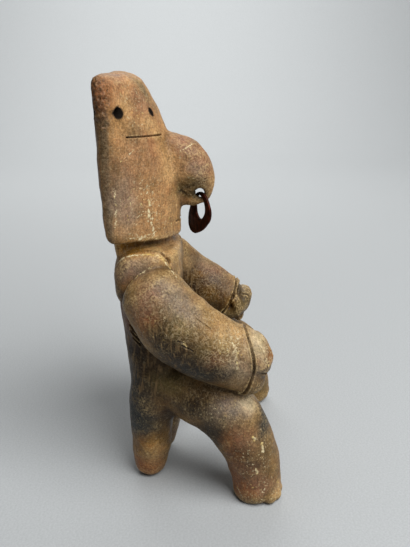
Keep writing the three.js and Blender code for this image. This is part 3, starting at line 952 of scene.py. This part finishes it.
# Crusts left by the ground: streaks run down the right cheek, others cross the nose and the right limbs. Each
# is (points front to back and up as seen from the right, width, strength).
crusts = [
    ([(21.7, 155), (21.5, 150.6)], 0.8, 0.72),
    ([(21.2, 148.6), (20.8, 145.4)], 1.2, 0.8),
    ([(21.4, 143.6), (21, 140.6)], 1.6, 0.78),
    ([(20.6, 139.4), (20.2, 136)], 1.2, 0.76),
    ([(19.8, 134.8), (19.7, 131.6)], 2.4, 0.72),
    ([(25.4, 131.2), (22.6, 131.4)], 1.2, 0.8),
    ([(17.8, 152), (17.6, 146)], 0.6, 0.66),
    ([(17.4, 143), (17.2, 137)], 0.6, 0.64),
    ([(24.6, 146), (24.4, 136)], 0.5, 0.62),
    ([(31.6, 166), (29, 167.6), (26.6, 169.8)], 0.8, 0.76),
    ([(20.4, 150), (19.6, 142), (20, 133)], 0.8, 0.66),
    ([(26.4, 150), (25.4, 138)], 0.7, 0.62),
    ([(34.4, 155), (34, 146), (34.6, 139)], 1.5, 0.68),
    ([(32.4, 152), (32, 144)], 0.9, 0.6),
    ([(29, 132.6), (23, 132), (19, 132.6)], 0.9, 0.74),
    ([(26, 135.4), (21, 134.8)], 0.7, 0.66),
    ([(29.6, 166), (27, 160)], 0.6, 0.7),
    ([(33, 163), (27, 162)], 0.7, 0.6),
    ([(12, 166), (11.4, 158)], 0.6, 0.6),
    ([(10.8, 156), (9.6, 140)], 1.0, 0.64),
    ([(12.6, 150), (12, 134)], 0.6, 0.56),
    ([(7.6, 167), (2.4, 169.6)], 0.5, 0.9),
    ([(7.8, 163.6), (7.2, 168)], 0.5, 0.8),
    ([(27, 178.4), (8, 177.2)], 0.4, 0.5),
    ([(27, 173.8), (8, 172.6)], 0.5, 0.6),
    ([(9, 150), (7, 145)], 0.9, 0.66),
    ([(6, 148), (2, 144.6)], 0.9, 0.66),
    ([(-14.6, 92), (-17, 86), (-17.6, 79)], 1.8, 0.7),
    ([(-9, 93), (-13, 85)], 1.5, 0.62),
    ([(5.8, 93), (4.6, 90.6)], 0.9, 0.8),
    ([(-27, 88), (-30.4, 83), (-31.6, 78)], 1.3, 0.7),
    ([(-15, 66.4), (-19, 63.6)], 1.1, 0.74),
    ([(-25.4, 42.4), (-26.2, 40.6)], 1.5, 0.86),
    ([(-29.8, 38), (-30.6, 33)], 1.3, 0.84),
    ([(-27.4, 24), (-28, 20.6)], 1.3, 0.84),
    ([(-23, 31), (-23.4, 28)], 0.7, 0.75),
    ([(-30.4, 32), (-31, 26)], 0.6, 0.75),
    ([(-19, 9), (-21.8, 4.6)], 1.4, 0.72),
    ([(-38.6, 14), (-39.6, 8)], 1.2, 0.72),
    ([(-6, 58), (-12, 52)], 0.5, 0.7),
    ([(-8, 54), (-13, 48)], 0.45, 0.66),
    ([(-3, 56), (-7, 50)], 0.4, 0.6),
]
crusts = [([(-70, *point) for point in points], (1, 0, 0), width, strength) for points, width, strength in crusts]
# More of them line the right cap and arm, the lip below the face and the wrists.
arm_edge = [(31.7, 108.6), (30.7, 111.2), (29.1, 113.8), (25.9, 116.8), (22.3, 119.6), (20.1, 120.8)]
for x_seen, points, width, strength in ((-28, cap_rim, 1.1, 0.8), (-34, arm_edge, 1.1, 0.76)):
    fine = line_through([(0, *point) for point in points], 1.2)[:, 1:]
    crusts.append((from_right(x_seen, fine), None, width, strength))
crusts.append(([(-24, 22, 140), (-16, 14.6, 140), (-8, 9.4, 140)], (0, 0, -1), 0.5, 0.8))
for line in wrists:
    crusts.append(([tuple(Vector(spot) + Vector((0, 1.3, 0.3))) for spot in line], None, 0.5, 0.8))
crust = np.zeros(len(spots))
for points, towards, width, strength in crusts:
    if towards:
        points = on_skin([tuple(point) for point in line_through(points, 1.5)], towards)
    if len(points) > 1:
        gap = distance_to(spots, line_through(points), 4 * width)
        crust = np.maximum(crust, strength * np.exp(-((gap / width) ** 2)))
# Loose flecks of crust, then fine crazing, each in soft patches.
flecks = np.zeros(len(spots))
for middle, radius, strength in (
    ((-40, -14, 88), (14, 10, 9), 0.8),
    ((-36, -30, 82), (12, 9, 9), 1.0),
    ((-44, 16, 100), (12, 12, 14), 0.25),
    ((-24, 22, 142), (12, 12, 16), 0.8),
    ((-40, -10, 54), (12, 14, 8), 0.3),
    ((-46, -32, 8), (14, 12, 9), 1.0),
    ((-44, -26, 30), (10, 9, 16), 0.6),
    ((-4, 2, 150), (8, 9, 8), 0.7),
    ((-20, 24, 190), (14, 10, 12), 0.5),
):
    flecks = np.maximum(flecks, strength * soft_ball(spots, middle, radius))
crazed = 0.2 * ramp(z, 100, 125) + 0.06
for middle, radius, strength in (
    ((-48, -2, 98), (14, 16, 8), 0.75),
    ((-46, -14, 88), (14, 14, 10), 1.0),
    ((-48, -16, 76), (14, 9, 7), 0.5),
    ((-44, 18, 108), (12, 12, 10), 0.5),
    ((-40, -28, 82), (12, 9, 9), 0.8),
    ((-6, 3, 149), (9, 9, 6), 0.5),
    ((-36, 0, 62), (12, 20, 4), 0.4),
    ((24, -6, 92), (12, 16, 12), 0.5),
):
    crazed = np.maximum(crazed, strength * soft_ball(spots, middle, radius))
paint("crazed", crazed * unsmoked)
paint("crust", crust)
paint("flecked", 0.12 + 0.88 * flecks)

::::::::

What is needed
Take the listing above and set it down exactly.

The output
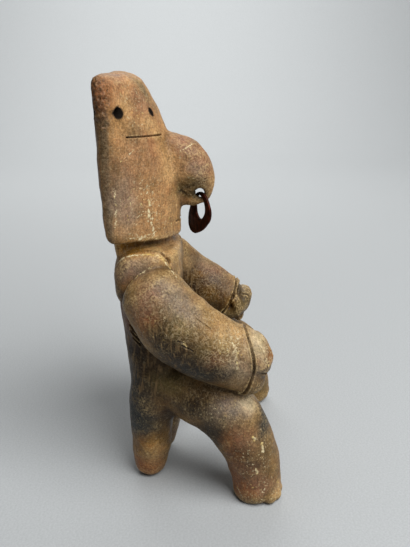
Keep writing the three.js and Blender code for this image. This is part 3, starting at line 952 of scene.py. This part finishes it.
# Crusts left by the ground: streaks run down the right cheek, others cross the nose and the right limbs. Each
# is (points front to back and up as seen from the right, width, strength).
crusts = [
    ([(21.7, 155), (21.5, 150.6)], 0.8, 0.72),
    ([(21.2, 148.6), (20.8, 145.4)], 1.2, 0.8),
    ([(21.4, 143.6), (21, 140.6)], 1.6, 0.78),
    ([(20.6, 139.4), (20.2, 136)], 1.2, 0.76),
    ([(19.8, 134.8), (19.7, 131.6)], 2.4, 0.72),
    ([(25.4, 131.2), (22.6, 131.4)], 1.2, 0.8),
    ([(17.8, 152), (17.6, 146)], 0.6, 0.66),
    ([(17.4, 143), (17.2, 137)], 0.6, 0.64),
    ([(24.6, 146), (24.4, 136)], 0.5, 0.62),
    ([(31.6, 166), (29, 167.6), (26.6, 169.8)], 0.8, 0.76),
    ([(20.4, 150), (19.6, 142), (20, 133)], 0.8, 0.66),
    ([(26.4, 150), (25.4, 138)], 0.7, 0.62),
    ([(34.4, 155), (34, 146), (34.6, 139)], 1.5, 0.68),
    ([(32.4, 152), (32, 144)], 0.9, 0.6),
    ([(29, 132.6), (23, 132), (19, 132.6)], 0.9, 0.74),
    ([(26, 135.4), (21, 134.8)], 0.7, 0.66),
    ([(29.6, 166), (27, 160)], 0.6, 0.7),
    ([(33, 163), (27, 162)], 0.7, 0.6),
    ([(12, 166), (11.4, 158)], 0.6, 0.6),
    ([(10.8, 156), (9.6, 140)], 1.0, 0.64),
    ([(12.6, 150), (12, 134)], 0.6, 0.56),
    ([(7.6, 167), (2.4, 169.6)], 0.5, 0.9),
    ([(7.8, 163.6), (7.2, 168)], 0.5, 0.8),
    ([(27, 178.4), (8, 177.2)], 0.4, 0.5),
    ([(27, 173.8), (8, 172.6)], 0.5, 0.6),
    ([(9, 150), (7, 145)], 0.9, 0.66),
    ([(6, 148), (2, 144.6)], 0.9, 0.66),
    ([(-14.6, 92), (-17, 86), (-17.6, 79)], 1.8, 0.7),
    ([(-9, 93), (-13, 85)], 1.5, 0.62),
    ([(5.8, 93), (4.6, 90.6)], 0.9, 0.8),
    ([(-27, 88), (-30.4, 83), (-31.6, 78)], 1.3, 0.7),
    ([(-15, 66.4), (-19, 63.6)], 1.1, 0.74),
    ([(-25.4, 42.4), (-26.2, 40.6)], 1.5, 0.86),
    ([(-29.8, 38), (-30.6, 33)], 1.3, 0.84),
    ([(-27.4, 24), (-28, 20.6)], 1.3, 0.84),
    ([(-23, 31), (-23.4, 28)], 0.7, 0.75),
    ([(-30.4, 32), (-31, 26)], 0.6, 0.75),
    ([(-19, 9), (-21.8, 4.6)], 1.4, 0.72),
    ([(-38.6, 14), (-39.6, 8)], 1.2, 0.72),
    ([(-6, 58), (-12, 52)], 0.5, 0.7),
    ([(-8, 54), (-13, 48)], 0.45, 0.66),
    ([(-3, 56), (-7, 50)], 0.4, 0.6),
]
crusts = [([(-70, *point) for point in points], (1, 0, 0), width, strength) for points, width, strength in crusts]
# More of them line the right cap and arm, the lip below the face and the wrists.
arm_edge = [(31.7, 108.6), (30.7, 111.2), (29.1, 113.8), (25.9, 116.8), (22.3, 119.6), (20.1, 120.8)]
for x_seen, points, width, strength in ((-28, cap_rim, 1.1, 0.8), (-34, arm_edge, 1.1, 0.76)):
    fine = line_through([(0, *point) for point in points], 1.2)[:, 1:]
    crusts.append((from_right(x_seen, fine), None, width, strength))
crusts.append(([(-24, 22, 140), (-16, 14.6, 140), (-8, 9.4, 140)], (0, 0, -1), 0.5, 0.8))
for line in wrists:
    crusts.append(([tuple(Vector(spot) + Vector((0, 1.3, 0.3))) for spot in line], None, 0.5, 0.8))
crust = np.zeros(len(spots))
for points, towards, width, strength in crusts:
    if towards:
        points = on_skin([tuple(point) for point in line_through(points, 1.5)], towards)
    if len(points) > 1:
        gap = distance_to(spots, line_through(points), 4 * width)
        crust = np.maximum(crust, strength * np.exp(-((gap / width) ** 2)))
# Loose flecks of crust, then fine crazing, each in soft patches.
flecks = np.zeros(len(spots))
for middle, radius, strength in (
    ((-40, -14, 88), (14, 10, 9), 0.8),
    ((-36, -30, 82), (12, 9, 9), 1.0),
    ((-44, 16, 100), (12, 12, 14), 0.25),
    ((-24, 22, 142), (12, 12, 16), 0.8),
    ((-40, -10, 54), (12, 14, 8), 0.3),
    ((-46, -32, 8), (14, 12, 9), 1.0),
    ((-44, -26, 30), (10, 9, 16), 0.6),
    ((-4, 2, 150), (8, 9, 8), 0.7),
    ((-20, 24, 190), (14, 10, 12), 0.5),
):
    flecks = np.maximum(flecks, strength * soft_ball(spots, middle, radius))
crazed = 0.2 * ramp(z, 100, 125) + 0.06
for middle, radius, strength in (
    ((-48, -2, 98), (14, 16, 8), 0.75),
    ((-46, -14, 88), (14, 14, 10), 1.0),
    ((-48, -16, 76), (14, 9, 7), 0.5),
    ((-44, 18, 108), (12, 12, 10), 0.5),
    ((-40, -28, 82), (12, 9, 9), 0.8),
    ((-6, 3, 149), (9, 9, 6), 0.5),
    ((-36, 0, 62), (12, 20, 4), 0.4),
    ((24, -6, 92), (12, 16, 12), 0.5),
):
    crazed = np.maximum(crazed, strength * soft_ball(spots, middle, radius))
paint("crazed", crazed * unsmoked)
paint("crust", crust)
paint("flecked", 0.12 + 0.88 * flecks)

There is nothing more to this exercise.